■ Aim of the exercise: Locate the line that contains "Turn this picture". Print it and each following line through the end of the listing, verbatim, and nothing more.
[START Extracted records]
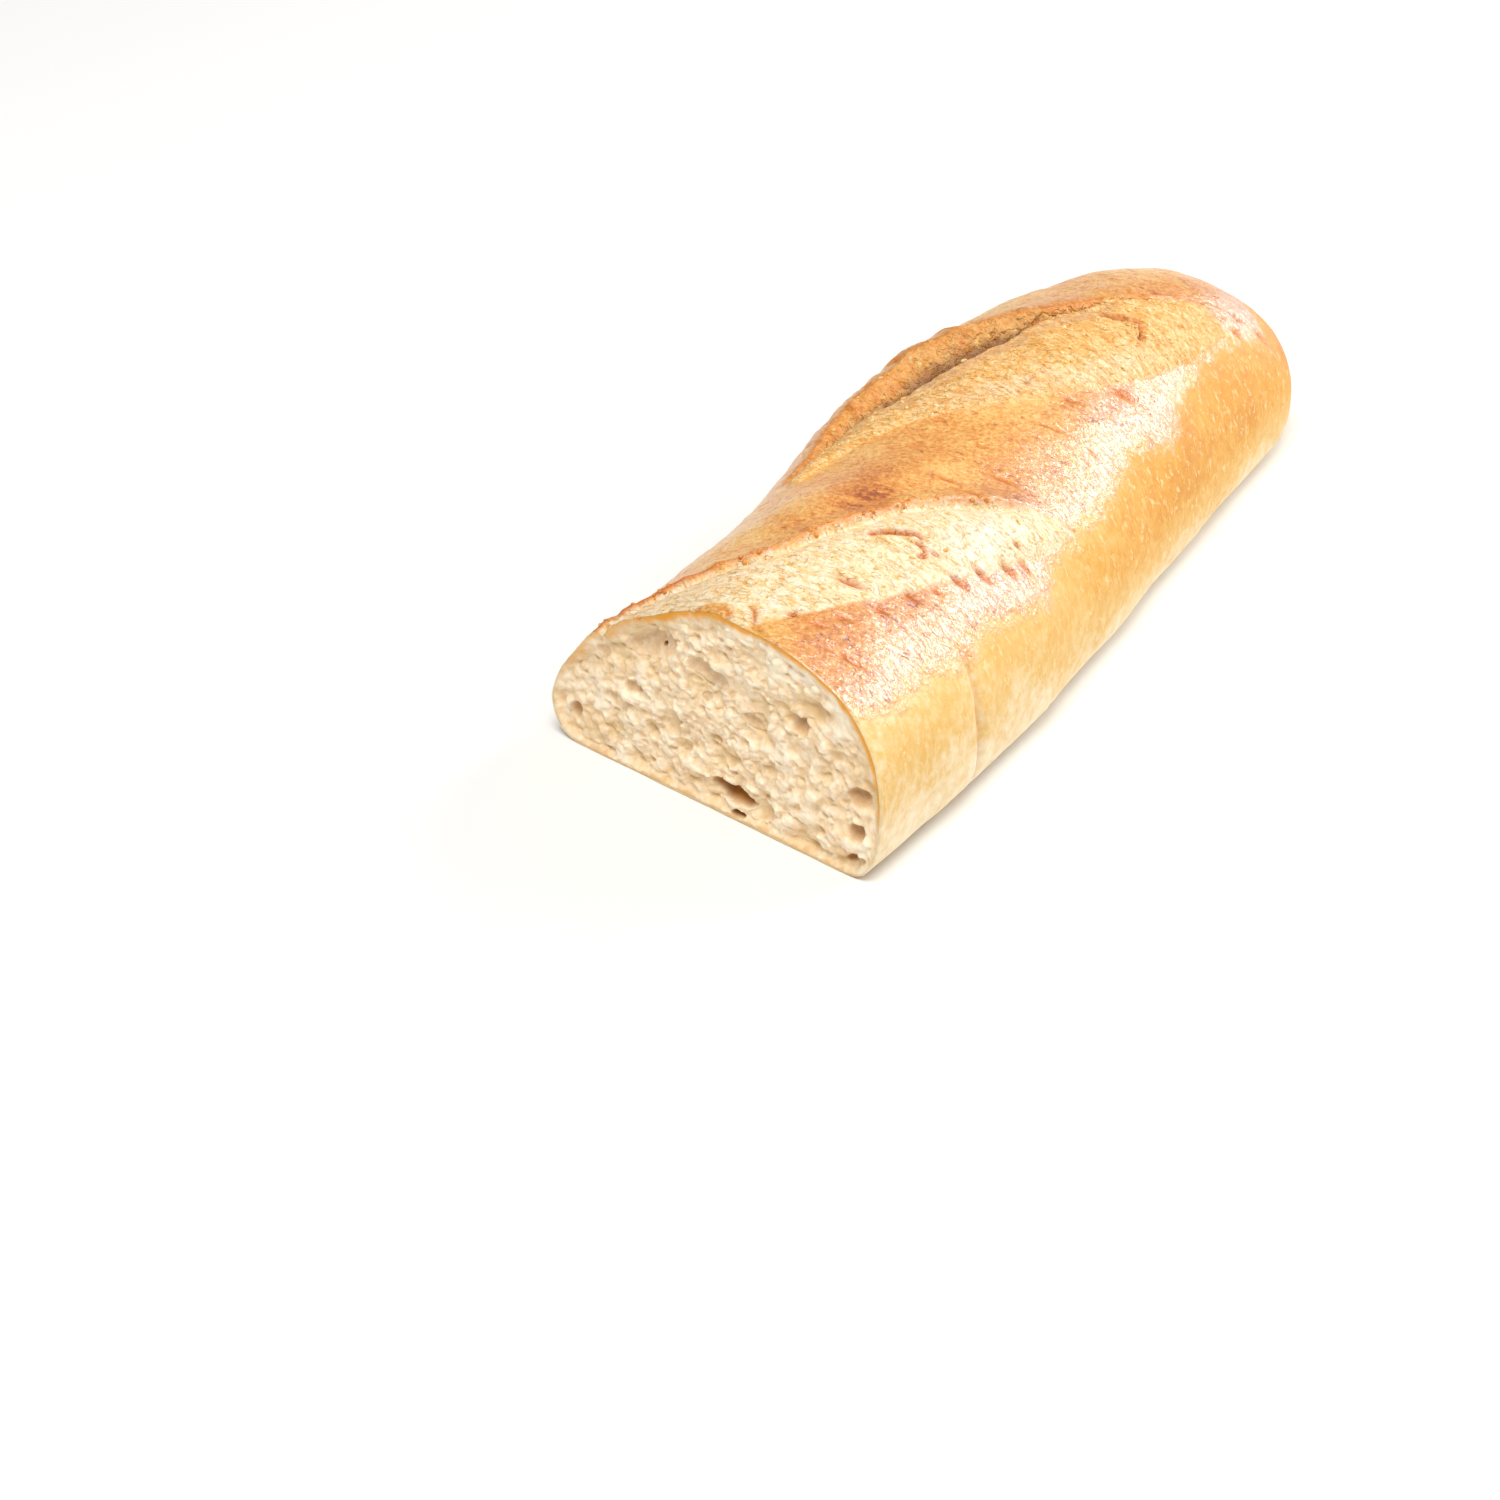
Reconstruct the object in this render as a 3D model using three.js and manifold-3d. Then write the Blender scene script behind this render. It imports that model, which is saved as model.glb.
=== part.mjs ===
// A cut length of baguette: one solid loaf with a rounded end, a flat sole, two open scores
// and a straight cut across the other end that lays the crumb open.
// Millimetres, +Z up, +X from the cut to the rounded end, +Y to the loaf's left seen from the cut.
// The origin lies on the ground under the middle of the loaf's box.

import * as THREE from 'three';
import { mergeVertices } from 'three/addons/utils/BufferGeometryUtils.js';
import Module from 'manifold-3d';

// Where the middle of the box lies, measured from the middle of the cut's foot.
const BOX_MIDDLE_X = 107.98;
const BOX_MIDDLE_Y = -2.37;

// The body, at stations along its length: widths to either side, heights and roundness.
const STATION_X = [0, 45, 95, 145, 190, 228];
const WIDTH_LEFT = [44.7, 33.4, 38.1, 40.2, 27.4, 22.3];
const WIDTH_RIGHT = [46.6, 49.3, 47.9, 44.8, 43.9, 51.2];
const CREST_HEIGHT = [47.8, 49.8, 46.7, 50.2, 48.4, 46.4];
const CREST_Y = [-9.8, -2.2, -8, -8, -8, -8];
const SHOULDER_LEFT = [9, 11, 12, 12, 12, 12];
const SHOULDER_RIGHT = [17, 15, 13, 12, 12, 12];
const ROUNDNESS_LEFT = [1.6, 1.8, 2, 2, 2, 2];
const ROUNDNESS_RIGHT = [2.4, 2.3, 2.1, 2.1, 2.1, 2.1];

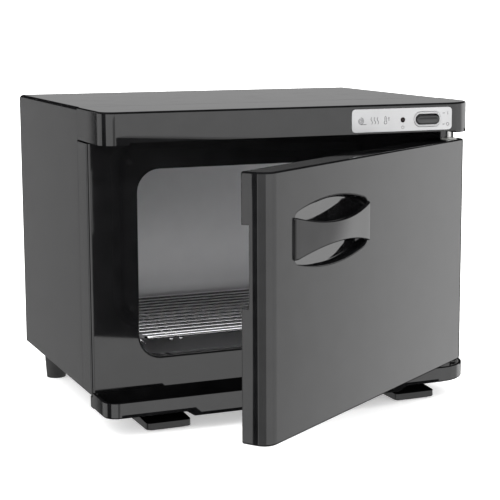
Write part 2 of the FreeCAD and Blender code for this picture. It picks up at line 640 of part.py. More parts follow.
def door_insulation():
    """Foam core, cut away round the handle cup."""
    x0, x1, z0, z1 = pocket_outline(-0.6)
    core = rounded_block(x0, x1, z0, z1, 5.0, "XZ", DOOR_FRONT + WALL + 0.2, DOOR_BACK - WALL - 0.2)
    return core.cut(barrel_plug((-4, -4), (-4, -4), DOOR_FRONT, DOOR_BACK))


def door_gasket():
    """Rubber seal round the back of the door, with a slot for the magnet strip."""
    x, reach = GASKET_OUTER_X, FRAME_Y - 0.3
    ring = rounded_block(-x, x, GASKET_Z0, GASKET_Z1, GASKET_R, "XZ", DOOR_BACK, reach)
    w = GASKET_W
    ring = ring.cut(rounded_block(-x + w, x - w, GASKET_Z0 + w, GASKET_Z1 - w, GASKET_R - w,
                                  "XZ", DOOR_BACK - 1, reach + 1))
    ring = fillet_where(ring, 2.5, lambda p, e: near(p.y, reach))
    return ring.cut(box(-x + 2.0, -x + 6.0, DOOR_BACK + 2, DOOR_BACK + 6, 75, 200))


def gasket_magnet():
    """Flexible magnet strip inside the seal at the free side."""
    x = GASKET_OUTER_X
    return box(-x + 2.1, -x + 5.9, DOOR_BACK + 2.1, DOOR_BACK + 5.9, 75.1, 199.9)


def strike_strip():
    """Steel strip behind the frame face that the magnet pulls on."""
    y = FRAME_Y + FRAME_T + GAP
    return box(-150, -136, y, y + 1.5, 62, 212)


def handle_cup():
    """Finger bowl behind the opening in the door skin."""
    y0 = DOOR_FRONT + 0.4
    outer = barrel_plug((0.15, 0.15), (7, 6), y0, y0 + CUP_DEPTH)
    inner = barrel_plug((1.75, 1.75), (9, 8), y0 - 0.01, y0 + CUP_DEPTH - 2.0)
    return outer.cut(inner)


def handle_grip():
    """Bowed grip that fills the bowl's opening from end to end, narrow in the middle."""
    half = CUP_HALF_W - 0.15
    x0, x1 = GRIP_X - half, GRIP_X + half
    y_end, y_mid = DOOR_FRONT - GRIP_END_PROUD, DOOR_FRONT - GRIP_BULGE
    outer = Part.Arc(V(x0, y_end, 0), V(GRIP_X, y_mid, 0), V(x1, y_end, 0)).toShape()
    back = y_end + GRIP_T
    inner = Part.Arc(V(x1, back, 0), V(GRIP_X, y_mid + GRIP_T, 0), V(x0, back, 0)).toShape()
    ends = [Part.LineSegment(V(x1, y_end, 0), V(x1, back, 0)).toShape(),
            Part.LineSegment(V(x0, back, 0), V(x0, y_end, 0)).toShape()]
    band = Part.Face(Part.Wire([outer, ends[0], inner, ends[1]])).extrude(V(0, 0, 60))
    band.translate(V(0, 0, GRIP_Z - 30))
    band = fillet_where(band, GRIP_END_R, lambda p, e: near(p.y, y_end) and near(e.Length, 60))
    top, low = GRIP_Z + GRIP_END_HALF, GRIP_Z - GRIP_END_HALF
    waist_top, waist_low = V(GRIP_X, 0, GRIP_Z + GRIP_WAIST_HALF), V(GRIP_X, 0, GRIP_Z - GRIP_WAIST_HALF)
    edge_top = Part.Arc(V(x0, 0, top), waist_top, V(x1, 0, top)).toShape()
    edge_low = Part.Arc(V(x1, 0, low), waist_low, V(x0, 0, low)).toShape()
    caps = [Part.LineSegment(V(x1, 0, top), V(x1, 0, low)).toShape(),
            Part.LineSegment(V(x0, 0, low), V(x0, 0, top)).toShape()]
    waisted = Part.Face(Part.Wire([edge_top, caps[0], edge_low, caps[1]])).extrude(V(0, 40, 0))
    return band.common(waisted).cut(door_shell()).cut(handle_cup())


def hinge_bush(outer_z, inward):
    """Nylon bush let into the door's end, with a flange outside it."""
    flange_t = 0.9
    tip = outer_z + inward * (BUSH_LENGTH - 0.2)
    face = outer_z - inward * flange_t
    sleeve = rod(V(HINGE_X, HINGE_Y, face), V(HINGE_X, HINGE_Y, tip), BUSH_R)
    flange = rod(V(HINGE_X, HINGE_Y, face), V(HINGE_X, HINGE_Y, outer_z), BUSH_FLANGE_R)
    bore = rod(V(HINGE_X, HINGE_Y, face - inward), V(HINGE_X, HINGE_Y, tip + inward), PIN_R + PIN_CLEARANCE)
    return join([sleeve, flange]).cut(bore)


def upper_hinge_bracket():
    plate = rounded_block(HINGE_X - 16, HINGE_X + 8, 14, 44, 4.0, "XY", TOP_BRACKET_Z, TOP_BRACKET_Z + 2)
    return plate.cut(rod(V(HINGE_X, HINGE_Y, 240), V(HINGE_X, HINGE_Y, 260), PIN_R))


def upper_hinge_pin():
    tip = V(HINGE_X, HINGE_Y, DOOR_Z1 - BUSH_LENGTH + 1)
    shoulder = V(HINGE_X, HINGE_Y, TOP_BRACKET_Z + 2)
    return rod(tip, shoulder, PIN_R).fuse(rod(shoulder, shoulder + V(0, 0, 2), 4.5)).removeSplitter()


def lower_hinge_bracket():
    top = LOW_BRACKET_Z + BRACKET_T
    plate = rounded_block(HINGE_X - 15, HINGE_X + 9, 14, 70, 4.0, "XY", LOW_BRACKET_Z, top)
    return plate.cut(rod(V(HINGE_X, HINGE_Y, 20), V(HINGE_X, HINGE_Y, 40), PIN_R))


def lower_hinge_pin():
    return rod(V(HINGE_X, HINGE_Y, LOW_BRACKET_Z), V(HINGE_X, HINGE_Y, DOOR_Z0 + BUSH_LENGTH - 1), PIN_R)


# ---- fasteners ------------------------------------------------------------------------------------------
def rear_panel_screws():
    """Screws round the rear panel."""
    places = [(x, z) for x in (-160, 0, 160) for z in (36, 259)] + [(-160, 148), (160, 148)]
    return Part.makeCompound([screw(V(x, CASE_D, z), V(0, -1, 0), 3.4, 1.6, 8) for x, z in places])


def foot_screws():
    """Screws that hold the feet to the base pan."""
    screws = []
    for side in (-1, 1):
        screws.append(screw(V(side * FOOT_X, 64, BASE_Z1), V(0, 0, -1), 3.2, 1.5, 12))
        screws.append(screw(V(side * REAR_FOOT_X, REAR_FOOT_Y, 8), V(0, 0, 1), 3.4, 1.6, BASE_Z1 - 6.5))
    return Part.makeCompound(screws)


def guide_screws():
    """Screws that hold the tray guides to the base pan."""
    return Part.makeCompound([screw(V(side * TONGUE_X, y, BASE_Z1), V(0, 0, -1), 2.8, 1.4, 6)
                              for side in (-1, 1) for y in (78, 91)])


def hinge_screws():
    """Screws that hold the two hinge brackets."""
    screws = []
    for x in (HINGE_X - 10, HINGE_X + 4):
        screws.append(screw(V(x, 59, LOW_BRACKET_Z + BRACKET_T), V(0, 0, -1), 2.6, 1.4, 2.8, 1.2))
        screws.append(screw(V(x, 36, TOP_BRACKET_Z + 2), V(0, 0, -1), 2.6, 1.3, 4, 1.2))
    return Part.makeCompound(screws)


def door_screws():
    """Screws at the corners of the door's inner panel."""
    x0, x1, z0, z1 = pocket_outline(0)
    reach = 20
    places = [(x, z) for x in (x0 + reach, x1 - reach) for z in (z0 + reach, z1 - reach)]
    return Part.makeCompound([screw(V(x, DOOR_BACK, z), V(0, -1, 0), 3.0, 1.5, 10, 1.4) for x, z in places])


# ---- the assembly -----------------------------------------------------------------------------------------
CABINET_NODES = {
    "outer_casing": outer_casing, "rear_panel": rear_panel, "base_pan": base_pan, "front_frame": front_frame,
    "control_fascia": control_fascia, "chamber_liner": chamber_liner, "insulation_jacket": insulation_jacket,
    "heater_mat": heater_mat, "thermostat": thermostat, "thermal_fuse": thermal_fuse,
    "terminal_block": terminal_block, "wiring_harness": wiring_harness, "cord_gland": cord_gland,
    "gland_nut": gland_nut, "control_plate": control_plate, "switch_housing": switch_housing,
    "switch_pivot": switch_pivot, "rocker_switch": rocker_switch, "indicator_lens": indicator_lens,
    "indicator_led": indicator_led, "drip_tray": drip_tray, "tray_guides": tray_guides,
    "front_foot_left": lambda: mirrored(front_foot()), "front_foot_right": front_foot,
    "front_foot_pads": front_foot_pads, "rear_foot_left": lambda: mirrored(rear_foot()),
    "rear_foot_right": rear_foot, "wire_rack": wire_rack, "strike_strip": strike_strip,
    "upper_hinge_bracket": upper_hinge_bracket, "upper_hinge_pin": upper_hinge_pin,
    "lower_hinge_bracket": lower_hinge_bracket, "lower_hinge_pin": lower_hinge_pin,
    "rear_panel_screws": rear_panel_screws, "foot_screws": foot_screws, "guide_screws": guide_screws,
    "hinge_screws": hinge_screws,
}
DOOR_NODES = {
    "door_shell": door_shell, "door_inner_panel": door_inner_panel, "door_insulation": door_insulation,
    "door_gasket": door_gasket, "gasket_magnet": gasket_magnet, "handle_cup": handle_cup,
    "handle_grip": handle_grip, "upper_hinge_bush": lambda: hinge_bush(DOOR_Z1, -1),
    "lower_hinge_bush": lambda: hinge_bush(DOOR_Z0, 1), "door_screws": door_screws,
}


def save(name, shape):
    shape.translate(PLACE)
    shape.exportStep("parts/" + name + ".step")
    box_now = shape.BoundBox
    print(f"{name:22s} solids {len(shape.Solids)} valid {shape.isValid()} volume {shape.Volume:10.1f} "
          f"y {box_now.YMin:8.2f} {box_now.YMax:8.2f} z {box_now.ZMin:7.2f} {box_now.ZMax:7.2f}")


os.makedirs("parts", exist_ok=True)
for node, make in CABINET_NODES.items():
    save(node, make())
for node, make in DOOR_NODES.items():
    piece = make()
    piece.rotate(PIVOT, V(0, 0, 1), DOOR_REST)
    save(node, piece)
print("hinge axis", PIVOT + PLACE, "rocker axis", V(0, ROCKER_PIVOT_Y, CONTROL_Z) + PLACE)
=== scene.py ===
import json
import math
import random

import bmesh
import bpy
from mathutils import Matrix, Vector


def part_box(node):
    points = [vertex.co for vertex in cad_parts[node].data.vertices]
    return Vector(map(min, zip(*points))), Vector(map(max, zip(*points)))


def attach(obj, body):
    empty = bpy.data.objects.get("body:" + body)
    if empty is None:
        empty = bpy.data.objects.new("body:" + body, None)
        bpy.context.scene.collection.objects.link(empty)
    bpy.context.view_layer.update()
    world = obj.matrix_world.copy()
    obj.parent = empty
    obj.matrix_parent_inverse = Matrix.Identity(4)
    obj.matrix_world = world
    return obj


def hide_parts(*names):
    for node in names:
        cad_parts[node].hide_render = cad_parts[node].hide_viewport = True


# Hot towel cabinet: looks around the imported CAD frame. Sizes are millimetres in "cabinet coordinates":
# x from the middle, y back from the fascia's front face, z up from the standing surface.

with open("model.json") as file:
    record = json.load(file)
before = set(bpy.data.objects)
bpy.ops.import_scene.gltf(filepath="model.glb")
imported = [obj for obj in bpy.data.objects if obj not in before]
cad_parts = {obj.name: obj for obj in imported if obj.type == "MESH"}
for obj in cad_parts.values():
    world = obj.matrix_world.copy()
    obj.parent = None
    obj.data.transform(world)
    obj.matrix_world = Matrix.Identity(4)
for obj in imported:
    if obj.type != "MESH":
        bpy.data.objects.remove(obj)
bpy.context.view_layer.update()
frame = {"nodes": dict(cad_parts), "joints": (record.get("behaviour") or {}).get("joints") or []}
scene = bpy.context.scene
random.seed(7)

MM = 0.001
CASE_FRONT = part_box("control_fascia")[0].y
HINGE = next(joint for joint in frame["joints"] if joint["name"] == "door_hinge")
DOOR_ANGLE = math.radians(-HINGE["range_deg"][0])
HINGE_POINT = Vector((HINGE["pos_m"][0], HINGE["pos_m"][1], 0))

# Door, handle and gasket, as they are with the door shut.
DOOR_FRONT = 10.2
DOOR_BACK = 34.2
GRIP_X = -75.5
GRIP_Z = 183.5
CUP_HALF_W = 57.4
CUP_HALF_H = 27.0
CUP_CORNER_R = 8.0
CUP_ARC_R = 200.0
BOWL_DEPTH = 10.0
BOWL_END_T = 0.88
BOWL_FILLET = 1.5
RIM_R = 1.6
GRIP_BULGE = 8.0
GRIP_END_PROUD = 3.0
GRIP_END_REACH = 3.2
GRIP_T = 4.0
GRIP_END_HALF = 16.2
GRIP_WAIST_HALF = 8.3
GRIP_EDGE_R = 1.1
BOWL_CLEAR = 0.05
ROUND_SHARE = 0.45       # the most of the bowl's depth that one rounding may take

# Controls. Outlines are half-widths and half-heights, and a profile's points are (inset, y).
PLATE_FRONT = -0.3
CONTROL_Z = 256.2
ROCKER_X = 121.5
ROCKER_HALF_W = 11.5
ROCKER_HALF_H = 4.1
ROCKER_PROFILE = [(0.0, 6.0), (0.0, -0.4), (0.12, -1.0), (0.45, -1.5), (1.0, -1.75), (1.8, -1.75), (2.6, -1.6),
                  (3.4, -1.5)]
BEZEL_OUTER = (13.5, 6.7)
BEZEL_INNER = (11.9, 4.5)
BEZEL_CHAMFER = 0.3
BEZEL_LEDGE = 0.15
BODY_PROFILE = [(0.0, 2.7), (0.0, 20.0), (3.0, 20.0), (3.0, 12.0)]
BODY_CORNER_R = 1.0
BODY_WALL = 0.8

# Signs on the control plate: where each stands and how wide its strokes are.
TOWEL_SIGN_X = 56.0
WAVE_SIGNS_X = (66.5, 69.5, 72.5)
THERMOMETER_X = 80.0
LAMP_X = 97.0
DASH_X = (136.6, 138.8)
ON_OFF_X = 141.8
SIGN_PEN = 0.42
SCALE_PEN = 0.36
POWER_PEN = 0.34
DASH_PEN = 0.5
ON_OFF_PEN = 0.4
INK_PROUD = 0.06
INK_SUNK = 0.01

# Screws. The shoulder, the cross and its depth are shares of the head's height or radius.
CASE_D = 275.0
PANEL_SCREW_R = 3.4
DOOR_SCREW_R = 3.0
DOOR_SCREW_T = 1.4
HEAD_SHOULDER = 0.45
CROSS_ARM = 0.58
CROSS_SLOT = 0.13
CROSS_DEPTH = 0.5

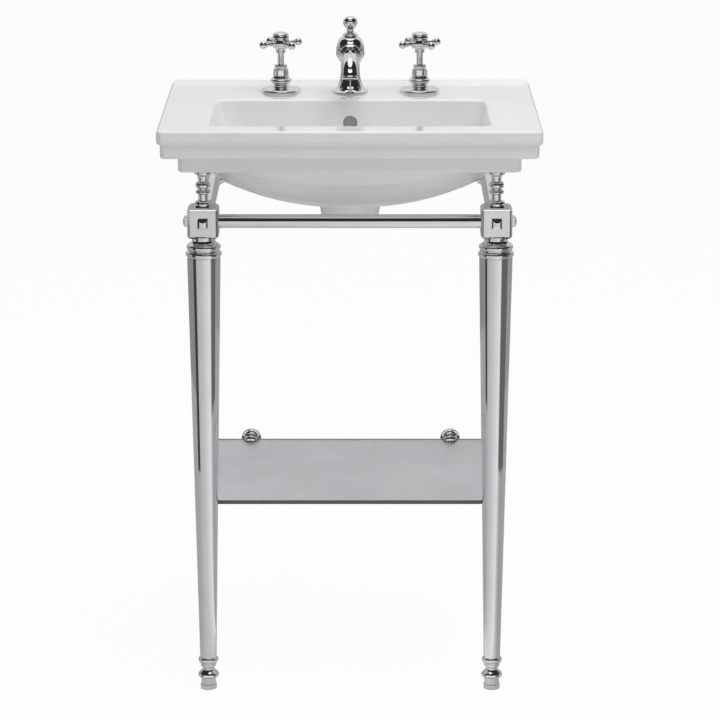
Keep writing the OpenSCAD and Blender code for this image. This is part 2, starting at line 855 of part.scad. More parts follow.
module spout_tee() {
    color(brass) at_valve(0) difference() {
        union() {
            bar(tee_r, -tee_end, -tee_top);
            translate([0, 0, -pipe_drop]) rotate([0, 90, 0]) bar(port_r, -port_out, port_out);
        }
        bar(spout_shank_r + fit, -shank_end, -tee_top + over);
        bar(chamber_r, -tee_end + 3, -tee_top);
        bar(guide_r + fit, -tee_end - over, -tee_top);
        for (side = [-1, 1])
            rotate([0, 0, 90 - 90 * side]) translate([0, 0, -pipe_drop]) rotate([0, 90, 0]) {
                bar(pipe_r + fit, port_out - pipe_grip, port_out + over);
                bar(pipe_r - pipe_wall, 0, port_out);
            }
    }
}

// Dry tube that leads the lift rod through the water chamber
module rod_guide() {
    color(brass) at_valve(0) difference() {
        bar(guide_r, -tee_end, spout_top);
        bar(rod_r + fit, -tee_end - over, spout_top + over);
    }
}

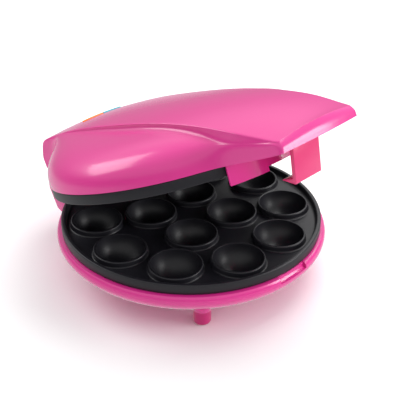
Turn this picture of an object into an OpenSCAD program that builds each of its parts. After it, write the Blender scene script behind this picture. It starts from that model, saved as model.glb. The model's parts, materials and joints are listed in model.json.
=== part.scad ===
[END Extracted records]
■ Solution:
Turn this picture of an object into an OpenSCAD program that builds each of its parts. After it, write the Blender scene script behind this picture. It starts from that model, saved as model.glb. The model's parts, materials and joints are listed in model.json.
=== part.scad ===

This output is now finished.